The president’s legacy has mostly survived legal challenges so far, but the shift toward executive action could change that.
The Supreme Court might not be as kind to President Obama’s second-term agenda as it was to his first.
The two signature initiatives of Obama’s second act—his executive actions on immigration and new regulations on power plants—are both on hold unless and until the Supreme Court says they can take effect. And in both cases, the Court has taken rare or unusual steps that signaled skepticism not only about Obama’s agenda, but also the assertions of executive power he has used to advance it.
The clearest signal yet came Tuesday evening, when the Court said the administration cannot implement Obama’s Clean Power Plan while legal challenges to the policy work their way through the courts—a freeze that will likely last into the next administration. Never before, an administration official said, has the high court blocked a regulation from taking effect before lower courts have ruled on its merits.
Similarly, the Court has never issued a straightforward ruling that said a president violated his constitutional duty to “take Care that the Laws be faithfully executed.” But when the Court agreed to rule on Obama’s immigration programs, it added a question—over the administration’s objections—about whether those policies violated the “take-care clause.”
The Court hasn’t ruled on the merits of either policy yet; the administration could still win both cases. But its orders in the energy and immigration cases, taken together, are discouraging signs for the Obama administration.
“These are only hints, but the hints are that a majority of the Court is skeptical,” said Orin Kerr, a law professor at George Washington University.
Obama’s first-term policy agenda—namely, Obamacare—held up pretty well at the Supreme Court. But the energy and immigration cases are different.
The 2012 lawsuit against Obamacare’s individual mandate was an argument that Congress had exceeded its authority by passing the mandate.
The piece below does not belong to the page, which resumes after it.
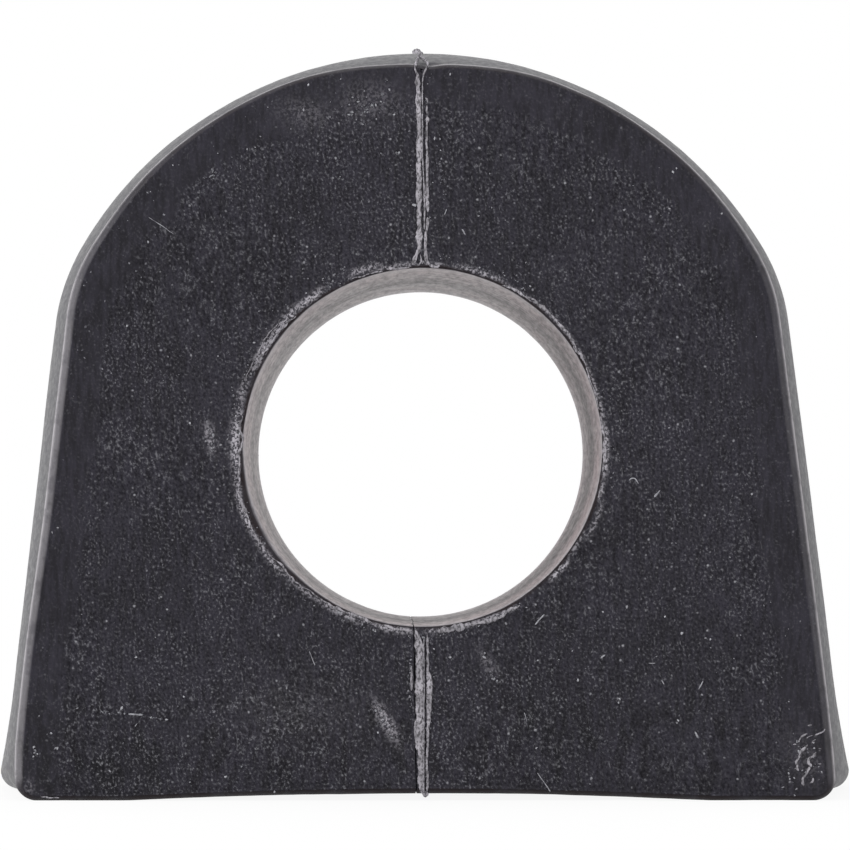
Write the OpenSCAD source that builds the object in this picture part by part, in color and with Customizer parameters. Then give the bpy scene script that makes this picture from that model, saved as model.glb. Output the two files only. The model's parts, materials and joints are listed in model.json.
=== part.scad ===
// Split bushing for a sway bar: one moulding of black rubber with a D-shaped outline.
// The bore runs along Y, the flat base rests on z = 0, and the origin is the middle of the base.
// The outline is widest at mid-length and tapers towards both end faces, so that the bracket
// which wraps over it squeezes the middle first.

/* [Overall] */
// Length along the bar, from end face to end face
length = 45; // [30:1:70]
// Height of the bore's axis above the base
axis_height = 29.6; // [24:0.2:40]

/* [Bore] */
// Diameter of the bore that grips the bar
bore_d = 30; // [20:0.5:38]

/* [Outline at mid-length] */
// Radius of the crown, centred on the bore's axis
crown_r = 35; // [29:0.5:46]
// How far each flank lies inside the crown's circle
flank_inset = 1.5; // [0.5:0.1:3]
// Lean of each flank from upright, wider at the foot
flank_lean = 6.85; // [0:0.05:12]
// Radius that blends the crown into each flank
shoulder_r = 17; // [6:0.5:22]
// Radius of the two lower corners at the end faces
foot_r = 1.8; // [1:0.1:4]
// Radius of the two lower corners at mid-length
foot_r_mid = 1.3; // [0.6:0.1:4]
// How far the foot of each flank flares outwards at mid-length
foot_flare = 0.45; // [0:0.05:1]
// How far it draws in at the end faces
foot_tuck = 0.35; // [0:0.05:0.8]
// Height over which the foot flares and draws in
flare_height = 10; // [4.5:0.5:14]

/* [Base] */
// Depth of the shallow hollow between the two pads that the base rests on
hollow_depth = 0.58; // [0.2:0.02:1]
// Width of that hollow
hollow_w = 49; // [30:1:60]

/* [Taper and edges] */
// How far the outline at mid-length stands outside the outline at the ends
taper_in = 2.4; // [0.5:0.1:4]
// Half of the length over which the ridge between the two tapers is rounded
ridge_half = 2.7; // [1:0.1:6]
// Radius of the rounded edge around each end face
edge_r = 0.6; // [0.2:0.1:1]
// Depth of the flat on the crown beside the seam, where it meets the end faces
crown_flat = 0.42; // [0:0.02:0.5]
// Angle from the seam at which that flat has run out
crown_flat_angle = 20; // [18:1:30]

/* [Split and seam] */
// Gap of the knife cut that lets the bushing open over the bar
split_gap = 0.15; // [0.1:0.05:1]
// Distance of the cut from the bore's axis at the front end of the bore, to the left
split_offset = 0.75; // [0.5:0.05:3]
// Angle by which the knife drifted to the left on its way to the back face
split_skew = 0.2; // [0:0.1:1.5]
// Angle by which the cut leans to the right on its way down to the base
split_lean = 0.9; // [0:0.1:1.5]
// Distance of the mould's seam from the bore's axis, to the right
seam_offset = 0.2; // [0:0.05:0.4]
// Thickness of the seam's flash
seam_w = 0.3; // [0.1:0.05:0.6]
// How far the flash stands out of the end faces
seam_face_h = 0.12; // [0.05:0.01:0.3]
// How far the flash stands out of the crown
seam_crown_h = 0.3; // [0.1:0.05:0.6]
// How far the flash stands out of the hollow in the base
seam_base_h = 0.35; // [0.1:0.05:0.5]

/* [Hidden] */

rubber = [0.13, 0.13, 0.14];
half_length = length / 2;
flank_dist = crown_r - flank_inset;
// The shoulder's centre lies where circles inside the crown and inside the flank meet
shoulder_rise = sqrt(pow(crown_r - shoulder_r, 2) - pow(flank_dist - shoulder_r, 2));
shoulder_turn = atan2(shoulder_rise, flank_dist - shoulder_r);
shoulder_end = flank_lean + shoulder_turn;
pad_x = hollow_w / 2;

crown_steps = 36;
shoulder_steps = 6;
flare_steps = 4;
foot_steps = 5;
hollow_steps = 10;
edge_steps = 4;
taper_steps = 6;
// Rings crowd towards mid-length, where the ridge is rounded
ring_crowding = 1.5;
// Past the far side of whatever is cut
past = 1;

function unit(angle) = [cos(angle), sin(angle)];
function reversed(list) = [for (i = [len(list) - 1:-1:0]) list[i]];
function mirrored(points) = [for (p = reversed(points)) [-p[0], p[1]]];

// How far the section at y has tapered in from the outline at mid-length
function tapered(y) =
    let (
        here = sqrt(y * y + ridge_half * ridge_half) - ridge_half,
        end = sqrt(half_length * half_length + ridge_half * ridge_half) - ridge_half
    ) taper_in * here / end;

// Depth of the crown's flat at an angle from upright: deepest at the seam and at the ends
function flattened(angle, y) =
    abs(angle) >= crown_flat_angle ? 0
    : crown_flat * pow(y / half_length, 2) * pow(cos(90 * angle / crown_flat_angle), 2);

// Height of the base above z = 0: two flat pads with an arched hollow between them
function base_z(x) = abs(x) >= pad_x ? 0 : hollow_depth * (1 - pow(x / pad_x, 2));

// How far the flank has flared out at a height above the base: less and less as the outline
// tapers in, until it draws in at the end faces
function flared(z, d) =
    z >= flare_height ? 0
    : (foot_flare - (foot_flare + foot_tuck) * d / taper_in) * pow(1 - z / flare_height, 2);

// The flank's x at a height above the base, where the outline has tapered in by d and the
// rounded edge has drawn it in by e
function flank_x(z, d, e) =
    (flank_dist - d - e) / cos(flank_lean) + (axis_height - z) * tan(flank_lean) + flared(z, d);

// Right half of a section's outline, from the crown's top down to the middle of the base.
// d is how far it has tapered in, and e how far the rounded edge has drawn it in all round.
function half_outline(y, d, e) =
    let (
        inside = d + e,
        corner_z = foot_r_mid + (foot_r - foot_r_mid) * d / taper_in,
        axis = [0, axis_height],
        crown = [for (i = [0:crown_steps / 2 - 1])
            let (angle = (90 - shoulder_end) * i / (crown_steps / 2))
            axis + (crown_r - inside - flattened(angle, y)) * unit(90 - angle)],
        shoulder = [for (i = [0:shoulder_steps])
            axis + (crown_r - shoulder_r) * unit(shoulder_end)
            + (shoulder_r - inside) * unit(shoulder_end - shoulder_turn * i / shoulder_steps)],
        r = corner_z - e,
        corner_x = flank_x(corner_z, d, e) - r / cos(flank_lean),
        flank = [for (i = [0:flare_steps])
            let (z = flare_height + (corner_z - flare_height) * i / flare_steps)
            [flank_x(z, d, e), z]],
        foot = [for (i = [1:foot_steps])
            let (angle = flank_lean - (90 + flank_lean) * i / foot_steps)
            [corner_x, corner_z] + r * unit(angle)],
        base = [for (i = [0:hollow_steps / 2])
            let (x = pad_x * (1 - 2 * i / hollow_steps)) [x, base_z(x) + e]]
    ) concat(crown, shoulder, flank, foot, base);

// Whole outline as points at y, in order around the section, without repeating the two ends
function ring(y, d, e) =
    let (
        right = half_outline(y, d, e),
        left = mirrored([for (i = [1:len(right) - 2]) right[i]])
    ) [for (p = concat(right, left)) [p[0], y, p[1]]];

// Rings from mid-length to the end face: the taper first, then the rounded edge
half_rings = concat(
    [for (i = [0:taper_steps])
        let (y = (half_length - edge_r) * pow(i / taper_steps, ring_crowding))
        [y, tapered(y), 0]],
    [for (i = [1:edge_steps])
        let (angle = 90 * i / edge_steps, y = half_length - edge_r * (1 - sin(angle)))
        [y, tapered(half_length - edge_r), edge_r * (1 - cos(angle))]]
);
rings = concat(
    [for (r = reversed(half_rings)) [-r[0], r[1], r[2]]],
    [for (i = [1:len(half_rings) - 1]) half_rings[i]]
);

// Solid loft through the rings, closed by a fan of triangles from the axis at each end
module loft() {
    sections = [for (r = rings) ring(r[0], r[1], r[2])];
    n = len(sections[0]);
    last = len(sections) - 1;
    points = concat(
        [for (s = sections) each s],
        [[0, -half_length, axis_height], [0, half_length, axis_height]]
    );
    front_hub = len(points) - 2;
    back_hub = len(points) - 1;
    walls = [for (k = [0:last - 1], i = [0:n - 1])
        let (a = k * n + i, b = k * n + (i + 1) % n, c = b + n, e = a + n)
        each [[a, c, b], [a, e, c]]];
    front = [for (i = [0:n - 1]) [front_hub, i, (i + 1) % n]];
    back = [for (i = [0:n - 1]) [back_hub, last * n + (i + 1) % n, last * n + i]];
    polyhedron(points = points, faces = concat(walls, front, back));
}

// Thin flash left where the mould's halves met: over the crown, down the end faces and along the base
module seam_flash() {
    face_y = half_length + seam_face_h;
    crown_line = [for (r = rings)
        [r[0], axis_height + crown_r - r[1] - r[2] - flattened(0, r[0]) + seam_crown_h]];
    low = hollow_depth - seam_base_h;
    shoulder_z = crown_line[0][1] - seam_crown_h - edge_r;
    translate([seam_offset - seam_w / 2, 0, 0])
        rotate([90, 0, 90])
            linear_extrude(seam_w)
                polygon(concat(
                    [[-face_y, low + edge_r], [-face_y, shoulder_z]],
                    crown_line,
                    [[face_y, shoulder_z], [face_y, low + edge_r],
                     [half_length - edge_r, low], [-half_length + edge_r, low]]
                ));
}

module bore() {
    translate([0, 0, axis_height])
        rotate([90, 0, 0])
            cylinder(d = bore_d, h = length + 2 * (seam_face_h + past), center = true, $fn = 128);
}

// Knife cut from the bore down through the base
module split() {
    over = seam_face_h + past;
    bore_floor = axis_height - bore_d / 2;
    translate([-split_offset, -half_length, bore_floor])
        rotate([0, -split_lean, split_skew])
            translate([-split_gap / 2, -over, -bore_floor - past])
                cube([split_gap, length + 2 * over, axis_height + past]);
}

module bushing() {
    color(rubber) {
        difference() {
            loft();
            bore();
            split();
        }
        difference() {
            seam_flash();
            bore();
        }
    }
}

bushing();
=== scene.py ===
import json
import math

import bpy
import numpy as np
from bpy.props import FloatProperty, FloatVectorProperty, IntProperty, PointerProperty
from bpy.types import Operator, Panel, PropertyGroup
from mathutils import Matrix


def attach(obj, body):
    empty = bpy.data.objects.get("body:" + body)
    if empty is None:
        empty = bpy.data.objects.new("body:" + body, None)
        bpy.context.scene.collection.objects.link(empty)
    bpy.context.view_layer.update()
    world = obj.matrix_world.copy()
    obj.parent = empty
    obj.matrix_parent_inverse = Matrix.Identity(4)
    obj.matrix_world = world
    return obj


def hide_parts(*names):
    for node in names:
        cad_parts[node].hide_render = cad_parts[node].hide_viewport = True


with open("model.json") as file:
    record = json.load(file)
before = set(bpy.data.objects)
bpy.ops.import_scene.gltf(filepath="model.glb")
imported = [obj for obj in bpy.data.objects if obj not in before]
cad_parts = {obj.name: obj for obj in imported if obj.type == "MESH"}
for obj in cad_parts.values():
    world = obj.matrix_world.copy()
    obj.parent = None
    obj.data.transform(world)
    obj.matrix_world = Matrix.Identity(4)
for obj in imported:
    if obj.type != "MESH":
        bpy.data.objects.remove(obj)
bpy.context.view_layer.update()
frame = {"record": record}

bl_info = {
    "name": "Sway bar bushing",
    "version": (1, 0, 0),
    "blender": (4, 5, 0),
    "location": "View3D > Sidebar > Bushing",
    "description": "Moulded rubber bushing with its pebbled grain, torn flash, split and stage",
    "category": "Object",
}

MM = 0.001
BODY = "root"
NODE = "bushing"
FRONT = -1
BACK = 1
MOUNTS = {m["name"]: m for m in frame["record"]["mounts"]}
BORE = MOUNTS["bore"]
AXIS_Z = BORE["pos_m"][2]
CROWN_TOP = MOUNTS["bracket_saddle"]["pos_m"][2]


def size_property(name, description, default):
    """Length in metres, with its name and what it measures."""
    return FloatProperty(
        name=name, description=description, default=default, min=0.0, unit="LENGTH", precision=5
    )


def angle_property(name, description, degrees):
    """Angle with its name and what it measures, its default given in degrees."""
    return FloatProperty(
        name=name, description=description, default=math.radians(degrees), subtype="ANGLE"
    )


def color_property(name, description, default):
    """Linear colour with its name and what it covers."""
    return FloatVectorProperty(
        name=name, description=description, default=default, min=0.0, max=1.0, size=3, subtype="COLOR"
    )


class BushingSizes(PropertyGroup):
    """Driving sizes of the moulding. The left flank lies and leans a little further in."""

    length: size_property("Length", "From end face to end face", BORE["dims"]["length_mm"] * MM)
    bore_radius: size_property("Bore radius", "Radius of the hole for the bar", BORE["dims"]["r_mm"] * MM)
    axis_height: size_property("Axis height", "Height of the bore's axis above the base", AXIS_Z)
    crown_radius: size_property("Crown radius", "Radius of the crown at mid-length", CROWN_TOP - AXIS_Z)
    right_inset: size_property("Right inset", "How far the right flank lies inside the crown", 1.5 * MM)
    left_inset: size_property("Left inset", "How far the left flank lies inside the crown", 1.7 * MM)
    right_lean: angle_property("Right lean", "Lean of the right flank, wider at the foot", 7.1)
    left_lean: angle_property("Left lean", "Lean of the left flank, wider at the foot", 6.4)
    shoulder_radius: size_property("Shoulder radius", "Radius that blends crown and flank", 17 * MM)
    foot_radius: size_property("Foot radius", "Radius of the lower corners at the ends", 1.8 * MM)
    foot_radius_mid: size_property("Foot radius mid", "Radius of the lower corners at mid-length", 1.5 * MM)
    foot_rounding: size_property("Foot rounding", "How much larger that radius is halfway between", 0.7 * MM)
    foot_flare: size_property("Foot flare", "How far the foot of each flank flares at mid-length", 0.45 * MM)
    foot_tuck: size_property("Foot tuck", "How far the foot draws in at the end faces", 0.35 * MM)
    flare_height: size_property("Flare height", "Height over which the foot flares and draws in", 10 * MM)
    left_swell: size_property("Left swell", "How far the lower left flank swells at the ends", 0.3 * MM)
    left_dent: size_property("Left dent", "How far the left shoulder lies inside the circle", 0.16 * MM)
    right_dent: size_property("Right dent", "How far the right shoulder lies inside the circle", 0.07 * MM)
    hollow_depth: size_property("Hollow depth", "Depth of the hollow between the pads", 0.58 * MM)
    hollow_width: size_property("Hollow width", "Width of the hollow between the pads", 49 * MM)
    taper: size_property("Taper", "How far mid-length stands outside the ends", 2.4 * MM)
    ridge_half: size_property("Ridge", "Half of the length of the rounded ridge", 2.7 * MM)
    edge_depth: size_property("Edge depth", "How far back the edge of each end face reaches", 0.6 * MM)
    edge_crown: size_property("Crown edge", "Width of that edge over the crown", 0.42 * MM)
    edge_flank: size_property("Flank edge", "Width of that edge along the flanks", 0.82 * MM)
    crown_flat: size_property("Crown flat", "Depth of the flat beside the seam", 0.42 * MM)
    crown_flat_angle: angle_property("Crown flat angle", "Angle at which the flat has run out", 20)
    split_gap: size_property("Split gap", "Gap of the knife cut", 0.09 * MM)
    split_waver: size_property("Split waver", "How far the knife wavered to either side", 0.1 * MM)
    split_offset: size_property("Split offset", "Distance of the cut to the left of the axis", 0.75 * MM)
    split_skew: angle_property("Split skew", "How the cut drifts to the left towards the back", 0.2)
    split_lean: angle_property("Split lean", "How the cut leans to the right towards the base", 0.9)
    seam_offset: size_property("Seam offset", "Distance of the seam to the right of the axis", 0.2 * MM)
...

And even when he’s ruled that Congress made a mistake, Chief Justice John Roberts has consistently been hesitant to constrain its underlying authority.
In his embrace of executive actions, though, Obama moved into riskier legal territory. And the high court’s conservative majority may be ready to draw the line.
Already, the Court has given Obama’s successor considerable power over his key second-term initiatives. If Obama is able to implement his immigration programs at all, it won’t be until the last six months of his administration—hardly enough time to get them fully in place. And there’s a good chance he won’t be able to see the Clean Power Plan through at all.
The Court’s 5-4 decision to temporarily block the Clean Power Plan was especially surprising to legal observers. It was the first time that the high court has agreed to block a regulation from taking effect before a lower court has ruled on its merits—and the lower court in this case has already agreed to speed up the proceedings.
Oral arguments in that court are scheduled for June 2. But even if it upholds Obama’s plan, the regulations still can’t take effect right away: The stay issued Tuesday lasts until the Supreme Court either rules on the merits of the plan or decides not to hear the issue.
The Clean Power Plan, unlike Obama’s immigration actions, was the product of formal regulations and a notice-and-comment period for the public. It’s not easy for a new administration to reverse its predecessors’ regulations, meaning the Clean Power Plan could have been hard for a Republican president to fully unwind. But if the program is still on ice when the next president takes office, a GOP administration could decide not to defend the policy in court.